◆ **Job**: Give every line below again, exactly.

◆ **Entries shown**:
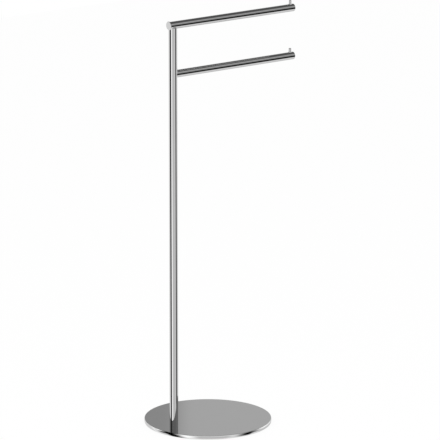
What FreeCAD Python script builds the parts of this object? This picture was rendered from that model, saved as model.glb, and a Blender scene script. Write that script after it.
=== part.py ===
import FreeCAD, Part
import os

import Sketcher

# A freestanding towel stand: a round base plate, one upright tube near the plate's edge and two fixed arms,
# one across the top of the tube and one below it. Millimetres. The origin is the middle of the face that
# rests on the floor, +Z is up and the arms point along +X over the plate's middle.

doc = FreeCAD.newDocument("towel_stand")
sheet = doc.addObject("Spreadsheet::Sheet", "Sizes")

DRIVING_SIZES = {
    # base
    "base_diameter": 280,
    "base_thickness": 8,
    "base_edge_bevel": 0.8,
    "mat_diameter": 266,
    "mat_thickness": 1.8,
    "mat_proud": 1.0,
    "mat_clearance": 0.3,
    # upright
    "post_offset": 92.5,
    "post_diameter": 18.7,
    "tube_wall": 1.5,
    "post_top_drop": 5,
    "foot_insert_length": 30,
    "top_insert_length": 30,
    "cross_insert_length": 26,
    # arms
    "arm_diameter": 16.6,
    "upper_height": 901,
    "arm_spacing": 107,
    "reach": 326,
    "tail": 10.2,
    "edge_break": 0.4,
    "cap_diameter": 18.6,
    "cap_thickness": 1.2,
    "cap_shank": 24,
    "plug_length": 15,
    "anchor_length": 21,
    # towel stops
    "stop_inset": 8.6,
    "stop_height": 8.8,
    "stop_diameter": 5.8,
    "stop_foot_diameter": 7.4,
    "stop_foot_height": 0.3,
    "stop_top_bevel": 0.6,
    "stop_thread": 4,
    "stop_thread_length": 6,
    "stop_skirt": 1.2,
    # fixings
    "bolt_thread": 8,
    "bolt_length": 25,
    "bolt_head": 16,
    "bolt_socket": 5,
    "bolt_socket_depth": 3,
    "bolt_rim": 0.3,
    "bolt_clearance": 0.5,
    "bolt_thread_floor": 8,
    "bolt_window": 22,
    "dowel_diameter": 2.5,
    "dowel_length": 6,
    "dowel_radius": 6,
    "spigot_thread": 8,
    "spigot_diameter": 7,
    "spigot_bore": 7.1,
    "spigot_seat": 3.5,
    "spigot_end_gap": 0.5,
    "upper_spigot_length": 32,
    "lower_spigot_grip": 15,
    "screw_thread": 5,
    "screw_socket": 2.5,
    "screw_socket_depth": 2,
    "upper_screw_length": 5,
    "lower_screw_length": 4,
    "upper_screw_drop": 17,
    "lower_screw_step": 9,
}

for row, (alias, value) in enumerate(DRIVING_SIZES.items(), start=1):
    sheet.set(f"A{row}", alias)
    sheet.set(f"B{row}", str(value))
    sheet.setAlias(f"B{row}", alias)
doc.recompute()

# Sizes that follow from the driving ones, as formulas.
POST_RADIUS = "Sizes.post_diameter / 2"
POST_BORE = "Sizes.post_diameter - 2 * Sizes.tube_wall"
POST_BOTTOM = "Sizes.mat_proud + Sizes.base_thickness"
POST_TOP = "Sizes.upper_height - Sizes.post_top_drop"
POST_X = "-Sizes.post_offset"
ARM_RADIUS = "Sizes.arm_diameter / 2"
ARM_BORE = "Sizes.arm_diameter - 2 * Sizes.tube_wall"
LOWER_HEIGHT = "Sizes.upper_height - Sizes.arm_spacing"
STOP_X = "Sizes.reach - Sizes.stop_inset"
MAT_RECESS = "Sizes.mat_thickness - Sizes.mat_proud"
LOWER_SCREW_X = f"{POST_RADIUS} + Sizes.lower_screw_step"
SPIGOT_TIP = "Sizes.spigot_seat + Sizes.spigot_end_gap"
SCREW_SEAT = "Sizes.spigot_diameter / 2"


def size(formula):
    """The formula's value in millimetres."""
    return float(sheet.evalExpression(formula))


# ---------------------------------------------------------------- ways of making a piece


def new_body(label):
    return doc.addObject("PartDesign::Body", label)


def sketch_on(body, name, role, lift="0"):
    """A sketch on one of the body's own planes, lifted along that plane's normal."""
    plane = next(f for f in body.Origin.OriginFeatures if f.Role == role)
    sketch = body.newObject("Sketcher::SketchObject", name)
    sketch.AttachmentSupport = [(plane, "")]
    sketch.MapMode = "FlatFace"
    sketch.setExpression("AttachmentOffset.Base.z", lift)
    return sketch


def pin_point(sketch, geometry, point, across, up):
    """Holds a point of the sketch at a place measured from the sketch's origin."""
    for kind, formula in (("DistanceX", across), ("DistanceY", up)):
        held = Sketcher.Constraint(kind, -1, 1, geometry, point, size(formula))
        sketch.setExpression(f"Constraints[{sketch.addConstraint(held)}]", formula)


def add_circle(sketch, diameter, across="0", up="0"):
    centre = FreeCAD.Vector(size(across), size(up), 0)
    ring = Part.Circle(centre, FreeCAD.Vector(0, 0, 1), size(diameter) / 2)
    index = sketch.addGeometry(ring, False)
    width = sketch.addConstraint(Sketcher.Constraint("Diameter", index, size(diameter)))
    sketch.setExpression(f"Constraints[{width}]", diameter)
    pin_point(sketch, index, 3, across, up)


def add_outline(sketch, corners):
    """A closed outline of straight runs through corners, each given as two formulas."""
    places = [FreeCAD.Vector(size(across), size(up), 0) for across, up in corners]
    for index, start in enumerate(places):
        sketch.addGeometry(Part.LineSegment(start, places[(index + 1) % len(places)]), False)
    for index, (across, up) in enumerate(corners):
        before = (index - 1) % len(corners)
        sketch.addConstraint(Sketcher.Constraint("Coincident", before, 2, index, 1))
        pin_point(sketch, index, 1, across, up)


def pad(body, sketch, length):
    feature = body.newObject("PartDesign::Pad", f"{sketch.Name}_pad")
    feature.Profile = sketch
    feature.setExpression("Length", length)
    return feature


def cut(body, sketch, depth=None, backwards=False, both_ways=False):
    """Cuts the sketch's shape against the plane's normal: right through, or to a depth."""
    feature = body.newObject("PartDesign::Pocket", f"{sketch.Name}_cut")
    feature.Profile = sketch
    feature.Reversed = backwards
    if both_ways:
        feature.SideType = "Symmetric"
    if depth is None:
        feature.Type = "ThroughAll"
    else:
        feature.setExpression("Length", depth)
    return feature


def turn(body, sketch, axis):
    feature = body.newObject("PartDesign::Revolution", f"{sketch.Name}_turned")
    feature.Profile = sketch
    feature.ReferenceAxis = (sketch, [axis])
    feature.Angle = 360
    return feature


def ring_edges(feature, diameter, place=None, along="z"):
    """Names of the feature's round edges of that diameter, all or those at one place along an axis."""
    found = []
    for number, edge in enumerate(feature.Shape.Edges, start=1):
        if not hasattr(edge.Curve, "Radius"):
            continue
        if abs(edge.Curve.Radius * 2 - size(diameter)) > 1e-4:
            continue
        if place is not None and abs(getattr(edge.CenterOfMass, along) - size(place)) > 1e-4:
            continue
        found.append(f"Edge{number}")
    return found


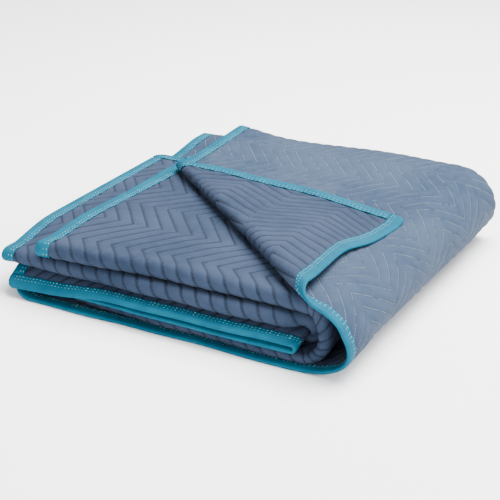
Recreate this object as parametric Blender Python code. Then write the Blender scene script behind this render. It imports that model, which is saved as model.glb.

◆ **Solved exercise**:
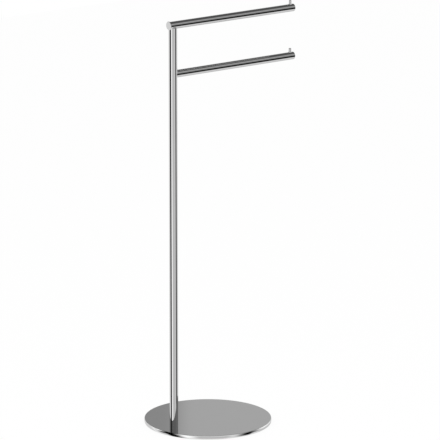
What FreeCAD Python script builds the parts of this object? This picture was rendered from that model, saved as model.glb, and a Blender scene script. Write that script after it.
=== part.py ===
import FreeCAD, Part
import os

import Sketcher

# A freestanding towel stand: a round base plate, one upright tube near the plate's edge and two fixed arms,
# one across the top of the tube and one below it. Millimetres. The origin is the middle of the face that
# rests on the floor, +Z is up and the arms point along +X over the plate's middle.

doc = FreeCAD.newDocument("towel_stand")
sheet = doc.addObject("Spreadsheet::Sheet", "Sizes")

DRIVING_SIZES = {
    # base
    "base_diameter": 280,
    "base_thickness": 8,
    "base_edge_bevel": 0.8,
    "mat_diameter": 266,
    "mat_thickness": 1.8,
    "mat_proud": 1.0,
    "mat_clearance": 0.3,
    # upright
    "post_offset": 92.5,
    "post_diameter": 18.7,
    "tube_wall": 1.5,
    "post_top_drop": 5,
    "foot_insert_length": 30,
    "top_insert_length": 30,
    "cross_insert_length": 26,
    # arms
    "arm_diameter": 16.6,
    "upper_height": 901,
    "arm_spacing": 107,
    "reach": 326,
    "tail": 10.2,
    "edge_break": 0.4,
    "cap_diameter": 18.6,
    "cap_thickness": 1.2,
    "cap_shank": 24,
    "plug_length": 15,
    "anchor_length": 21,
    # towel stops
    "stop_inset": 8.6,
    "stop_height": 8.8,
    "stop_diameter": 5.8,
    "stop_foot_diameter": 7.4,
    "stop_foot_height": 0.3,
    "stop_top_bevel": 0.6,
    "stop_thread": 4,
    "stop_thread_length": 6,
    "stop_skirt": 1.2,
    # fixings
    "bolt_thread": 8,
    "bolt_length": 25,
    "bolt_head": 16,
    "bolt_socket": 5,
    "bolt_socket_depth": 3,
    "bolt_rim": 0.3,
    "bolt_clearance": 0.5,
    "bolt_thread_floor": 8,
    "bolt_window": 22,
    "dowel_diameter": 2.5,
    "dowel_length": 6,
    "dowel_radius": 6,
    "spigot_thread": 8,
    "spigot_diameter": 7,
    "spigot_bore": 7.1,
    "spigot_seat": 3.5,
    "spigot_end_gap": 0.5,
    "upper_spigot_length": 32,
    "lower_spigot_grip": 15,
    "screw_thread": 5,
    "screw_socket": 2.5,
    "screw_socket_depth": 2,
    "upper_screw_length": 5,
    "lower_screw_length": 4,
    "upper_screw_drop": 17,
    "lower_screw_step": 9,
}

for row, (alias, value) in enumerate(DRIVING_SIZES.items(), start=1):
    sheet.set(f"A{row}", alias)
    sheet.set(f"B{row}", str(value))
    sheet.setAlias(f"B{row}", alias)
doc.recompute()

# Sizes that follow from the driving ones, as formulas.
POST_RADIUS = "Sizes.post_diameter / 2"
POST_BORE = "Sizes.post_diameter - 2 * Sizes.tube_wall"
POST_BOTTOM = "Sizes.mat_proud + Sizes.base_thickness"
POST_TOP = "Sizes.upper_height - Sizes.post_top_drop"
POST_X = "-Sizes.post_offset"
ARM_RADIUS = "Sizes.arm_diameter / 2"
ARM_BORE = "Sizes.arm_diameter - 2 * Sizes.tube_wall"
LOWER_HEIGHT = "Sizes.upper_height - Sizes.arm_spacing"
STOP_X = "Sizes.reach - Sizes.stop_inset"
MAT_RECESS = "Sizes.mat_thickness - Sizes.mat_proud"
LOWER_SCREW_X = f"{POST_RADIUS} + Sizes.lower_screw_step"
SPIGOT_TIP = "Sizes.spigot_seat + Sizes.spigot_end_gap"
SCREW_SEAT = "Sizes.spigot_diameter / 2"


def size(formula):
    """The formula's value in millimetres."""
    return float(sheet.evalExpression(formula))


# ---------------------------------------------------------------- ways of making a piece


def new_body(label):
    return doc.addObject("PartDesign::Body", label)


def sketch_on(body, name, role, lift="0"):
    """A sketch on one of the body's own planes, lifted along that plane's normal."""
    plane = next(f for f in body.Origin.OriginFeatures if f.Role == role)
    sketch = body.newObject("Sketcher::SketchObject", name)
    sketch.AttachmentSupport = [(plane, "")]
    sketch.MapMode = "FlatFace"
    sketch.setExpression("AttachmentOffset.Base.z", lift)
    return sketch


def pin_point(sketch, geometry, point, across, up):
    """Holds a point of the sketch at a place measured from the sketch's origin."""
    for kind, formula in (("DistanceX", across), ("DistanceY", up)):
        held = Sketcher.Constraint(kind, -1, 1, geometry, point, size(formula))
        sketch.setExpression(f"Constraints[{sketch.addConstraint(held)}]", formula)


def add_circle(sketch, diameter, across="0", up="0"):
    centre = FreeCAD.Vector(size(across), size(up), 0)
    ring = Part.Circle(centre, FreeCAD.Vector(0, 0, 1), size(diameter) / 2)
    index = sketch.addGeometry(ring, False)
    width = sketch.addConstraint(Sketcher.Constraint("Diameter", index, size(diameter)))
    sketch.setExpression(f"Constraints[{width}]", diameter)
    pin_point(sketch, index, 3, across, up)


def add_outline(sketch, corners):
    """A closed outline of straight runs through corners, each given as two formulas."""
    places = [FreeCAD.Vector(size(across), size(up), 0) for across, up in corners]
    for index, start in enumerate(places):
        sketch.addGeometry(Part.LineSegment(start, places[(index + 1) % len(places)]), False)
    for index, (across, up) in enumerate(corners):
        before = (index - 1) % len(corners)
        sketch.addConstraint(Sketcher.Constraint("Coincident", before, 2, index, 1))
        pin_point(sketch, index, 1, across, up)


def pad(body, sketch, length):
    feature = body.newObject("PartDesign::Pad", f"{sketch.Name}_pad")
    feature.Profile = sketch
    feature.setExpression("Length", length)
    return feature


def cut(body, sketch, depth=None, backwards=False, both_ways=False):
    """Cuts the sketch's shape against the plane's normal: right through, or to a depth."""
    feature = body.newObject("PartDesign::Pocket", f"{sketch.Name}_cut")
    feature.Profile = sketch
    feature.Reversed = backwards
    if both_ways:
        feature.SideType = "Symmetric"
    if depth is None:
        feature.Type = "ThroughAll"
    else:
        feature.setExpression("Length", depth)
    return feature


def turn(body, sketch, axis):
    feature = body.newObject("PartDesign::Revolution", f"{sketch.Name}_turned")
    feature.Profile = sketch
    feature.ReferenceAxis = (sketch, [axis])
    feature.Angle = 360
    return feature


def ring_edges(feature, diameter, place=None, along="z"):
    """Names of the feature's round edges of that diameter, all or those at one place along an axis."""
    found = []
    for number, edge in enumerate(feature.Shape.Edges, start=1):
        if not hasattr(edge.Curve, "Radius"):
            continue
        if abs(edge.Curve.Radius * 2 - size(diameter)) > 1e-4:
            continue
        if place is not None and abs(getattr(edge.CenterOfMass, along) - size(place)) > 1e-4:
            continue
        found.append(f"Edge{number}")
    return found


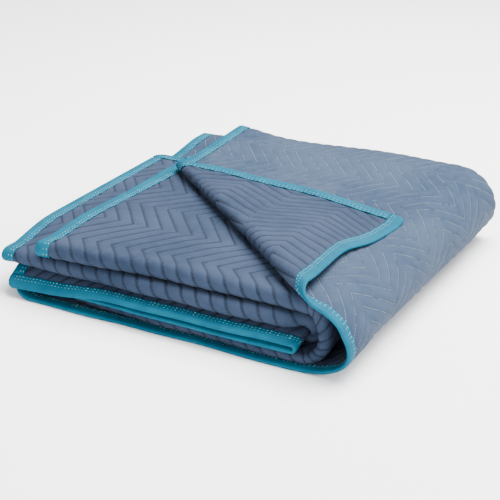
Recreate this object as parametric Blender Python code. Then write the Blender scene script behind this render. It imports that model, which is saved as model.glb.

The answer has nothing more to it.